The resolution followed the Commission’s new package of proposals presented and debated yesterday on the EP aimed at helping address the current refugee crisis. The new migration management proposals include relocating 120,000 asylum seekers within the EU – on top of the May proposal to relocate 40,000 – a permanent distribution mechanism for the future, a list of safe countries of origin to ensure faster returns of those whose asylum request is rejected, and legal migration channels to the EU, were outlined by the Commission and debated in Parliament this morning.

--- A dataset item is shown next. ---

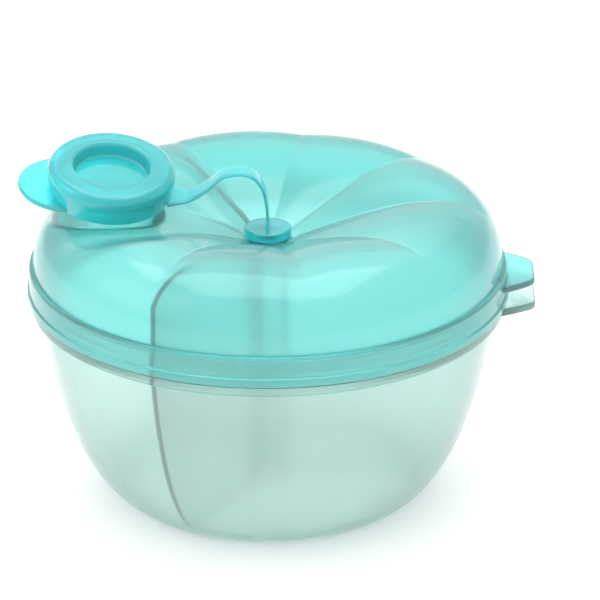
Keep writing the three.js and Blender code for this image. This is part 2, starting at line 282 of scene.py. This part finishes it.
def wired(tree, kind, settings=(), **inputs):
    """A node of a kind, with its settings, and its inputs set to a value or joined to a socket."""
    node = tree.nodes.new(kind)
    for name, value in dict(settings).items():
        setattr(node, name, value)
    for name, value in inputs.items():
        socket = node.inputs[name.replace("_", " ")]
        if isinstance(value, bpy.types.NodeSocket):
            tree.links.new(value, socket)
        else:
            socket.default_value = value
    return node


def fill_moulded_surface(tree):
    """Surface of a moulded part: cloudy flow of the melt, a fine mould grain and a slow ripple.

    Roughness out = (flow - 0.5) * spread + roughness in.
    """
    given = tree.nodes.new("NodeGroupInput").outputs
    where = tree.nodes.new("ShaderNodeTexCoord").outputs["Object"]
    cloud = wired(tree, "ShaderNodeTexNoise", Vector=where, Scale=38.0, Detail=3.0, Roughness=0.55)
    flow = wired(tree, "ShaderNodeTexNoise", Vector=where, Scale=110.0, Detail=2.0, Roughness=0.5)
    grain = wired(tree, "ShaderNodeTexNoise", Vector=where, Detail=1.0, Scale=given["Grain Scale"])
    tint = wired(tree, "ShaderNodeMix", {"data_type": "RGBA"}, Factor=cloud.outputs["Fac"])
    tree.links.new(given["Tint"], tint.inputs[MIX_COLOR_A])
    tree.links.new(given["Deep Tint"], tint.inputs[MIX_COLOR_B])
    offset = wired(tree, "ShaderNodeMath", {"operation": "SUBTRACT"})
    tree.links.new(flow.outputs["Fac"], offset.inputs[0])
    offset.inputs[1].default_value = 0.5
    spread = wired(tree, "ShaderNodeMath", {"operation": "MULTIPLY_ADD"})
    tree.links.new(offset.outputs[0], spread.inputs[0])
    tree.links.new(given["Roughness Spread"], spread.inputs[1])
    tree.links.new(given["Roughness"], spread.inputs[2])
    ripple = wired(
        tree,
        "ShaderNodeBump",
        Strength=given["Ripple Height"],
        Distance=0.4 * MM,
        Height=flow.outputs["Fac"],
    )
    skin = wired(
        tree,
        "ShaderNodeBump",
        Strength=given["Grain Height"],
        Distance=0.05 * MM,
        Height=grain.outputs["Fac"],
        Normal=ripple.outputs["Normal"],
    )
    result = tree.nodes.new("NodeGroupOutput")
    tree.links.new(tint.outputs[MIX_COLOR_RESULT], result.inputs["Color"])
    tree.links.new(spread.outputs[0], result.inputs["Roughness"])
    tree.links.new(skin.outputs["Normal"], result.inputs["Normal"])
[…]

For clear humanitarian reasons, I fully back this resolution. However, we also need a global long term plan regarding how Europe should deal with the flow of asylum seekers. The plan would set a frame for what needs to be done in the coming years. Such a plan would:
–estimate the numbers of genuine asylum seekers that would be arriving in Europe from Syria and other troubled areas in the next three years;
–suggest common accelerated procedures to distinguish them from economic migrants;
–propose clearer methods to ensure their proper reception on arrival;
–suggest EU-level schemes arranging accommodation and daily maintenance;
–propose programmes for their insertion in local communities;
–propose plans for their integration in labour markets without putting European workers and unemployed at a disadvantage;
–estimate the positive contributions which migrants could eventually make to Europe’s economy;
–estimate the costs of the plan over a five year horizon and suggest ways and means for its financing.

Concentrating on the systematic repartitioning of arriving migrants through obligatory quotas among member states is a short term response to a crisis that will persist. It could ultimately backfire.